What to produce.
All entries are to be given again verbatim.

## BEGIN Supplied data

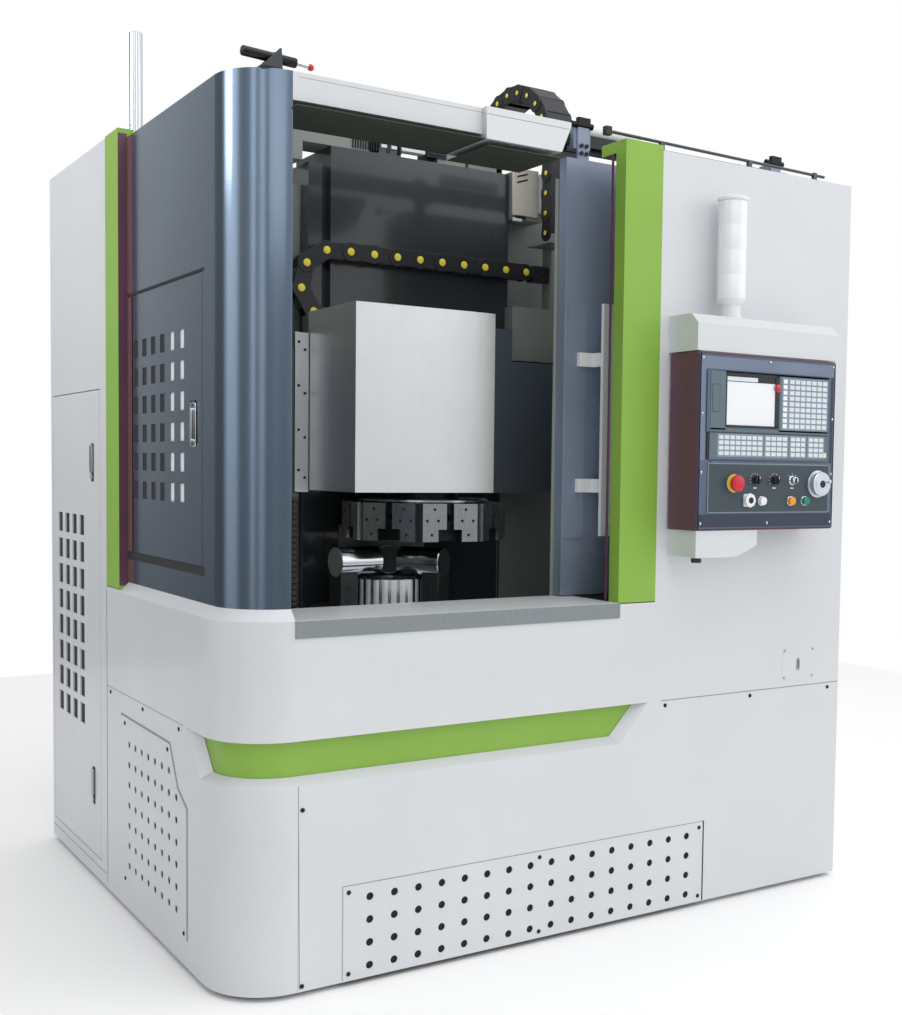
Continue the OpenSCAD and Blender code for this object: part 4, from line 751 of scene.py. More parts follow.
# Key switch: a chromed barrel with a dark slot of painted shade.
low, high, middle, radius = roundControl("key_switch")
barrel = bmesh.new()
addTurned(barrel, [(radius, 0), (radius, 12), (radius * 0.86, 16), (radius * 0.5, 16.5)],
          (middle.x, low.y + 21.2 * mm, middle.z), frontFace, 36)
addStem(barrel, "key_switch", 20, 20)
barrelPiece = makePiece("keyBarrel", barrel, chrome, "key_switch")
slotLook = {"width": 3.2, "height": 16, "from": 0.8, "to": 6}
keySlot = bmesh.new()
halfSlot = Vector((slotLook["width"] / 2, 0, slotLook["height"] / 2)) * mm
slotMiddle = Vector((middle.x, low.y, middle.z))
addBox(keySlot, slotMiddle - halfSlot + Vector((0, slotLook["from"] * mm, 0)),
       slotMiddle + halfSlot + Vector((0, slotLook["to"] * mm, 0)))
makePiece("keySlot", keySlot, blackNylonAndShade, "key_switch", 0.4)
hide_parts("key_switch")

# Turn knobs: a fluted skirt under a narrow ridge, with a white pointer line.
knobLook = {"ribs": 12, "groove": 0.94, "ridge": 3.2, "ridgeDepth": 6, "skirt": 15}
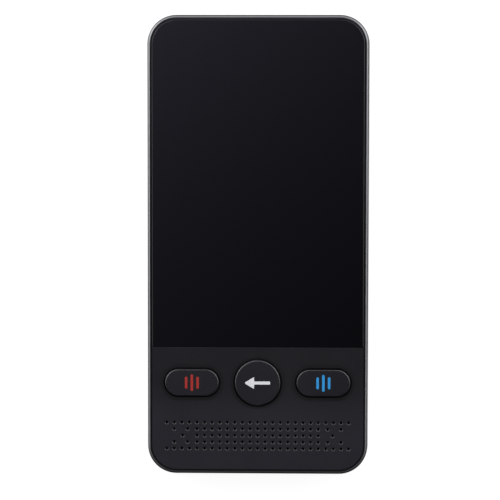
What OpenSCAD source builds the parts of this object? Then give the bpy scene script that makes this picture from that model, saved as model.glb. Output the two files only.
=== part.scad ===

## END Supplied data

Full response.
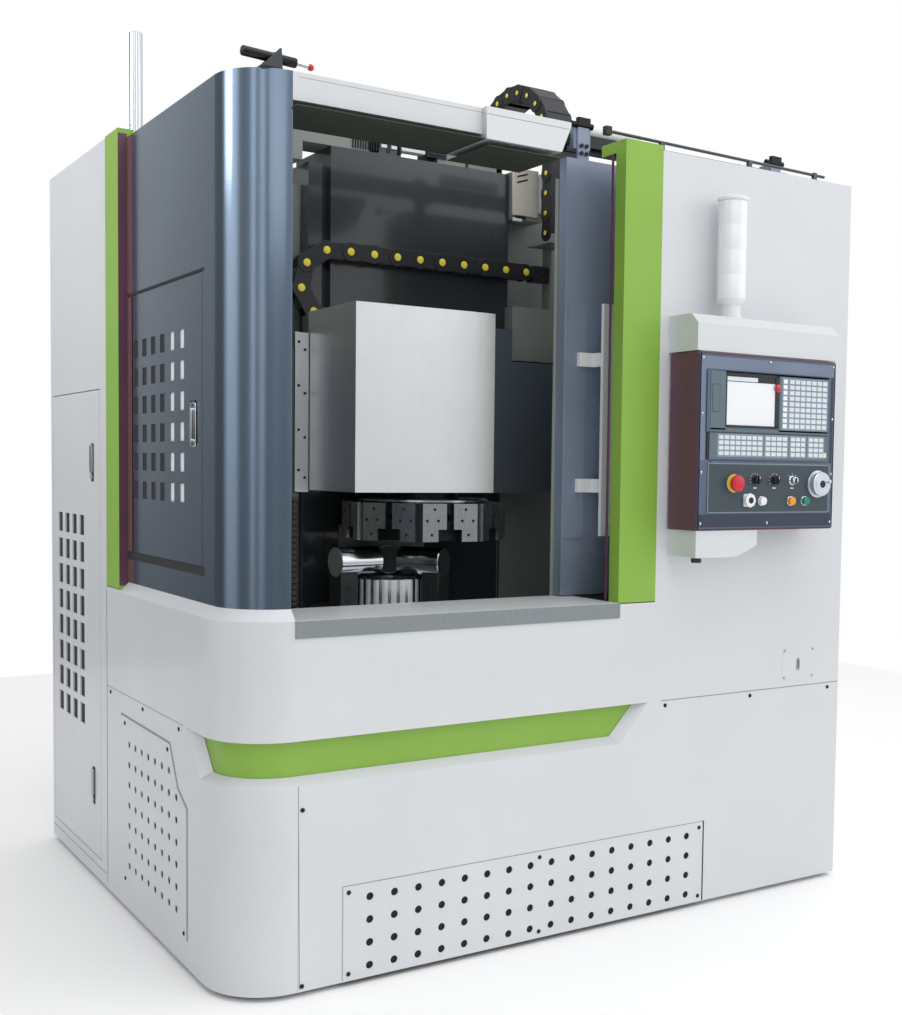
Continue the OpenSCAD and Blender code for this object: part 4, from line 751 of scene.py. More parts follow.
# Key switch: a chromed barrel with a dark slot of painted shade.
low, high, middle, radius = roundControl("key_switch")
barrel = bmesh.new()
addTurned(barrel, [(radius, 0), (radius, 12), (radius * 0.86, 16), (radius * 0.5, 16.5)],
          (middle.x, low.y + 21.2 * mm, middle.z), frontFace, 36)
addStem(barrel, "key_switch", 20, 20)
barrelPiece = makePiece("keyBarrel", barrel, chrome, "key_switch")
slotLook = {"width": 3.2, "height": 16, "from": 0.8, "to": 6}
keySlot = bmesh.new()
halfSlot = Vector((slotLook["width"] / 2, 0, slotLook["height"] / 2)) * mm
slotMiddle = Vector((middle.x, low.y, middle.z))
addBox(keySlot, slotMiddle - halfSlot + Vector((0, slotLook["from"] * mm, 0)),
       slotMiddle + halfSlot + Vector((0, slotLook["to"] * mm, 0)))
makePiece("keySlot", keySlot, blackNylonAndShade, "key_switch", 0.4)
hide_parts("key_switch")

# Turn knobs: a fluted skirt under a narrow ridge, with a white pointer line.
knobLook = {"ribs": 12, "groove": 0.94, "ridge": 3.2, "ridgeDepth": 6, "skirt": 15}
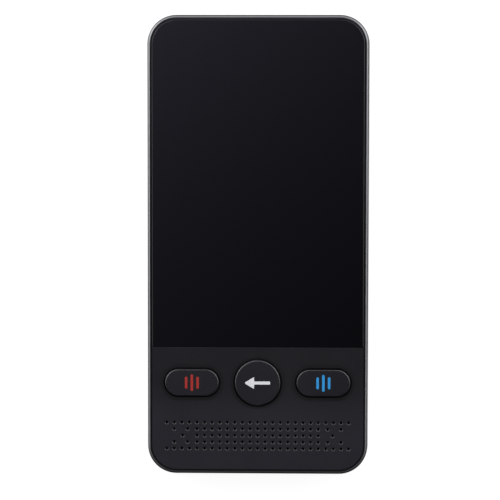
What OpenSCAD source builds the parts of this object? Then give the bpy scene script that makes this picture from that model, saved as model.glb. Output the two files only.
=== part.scad ===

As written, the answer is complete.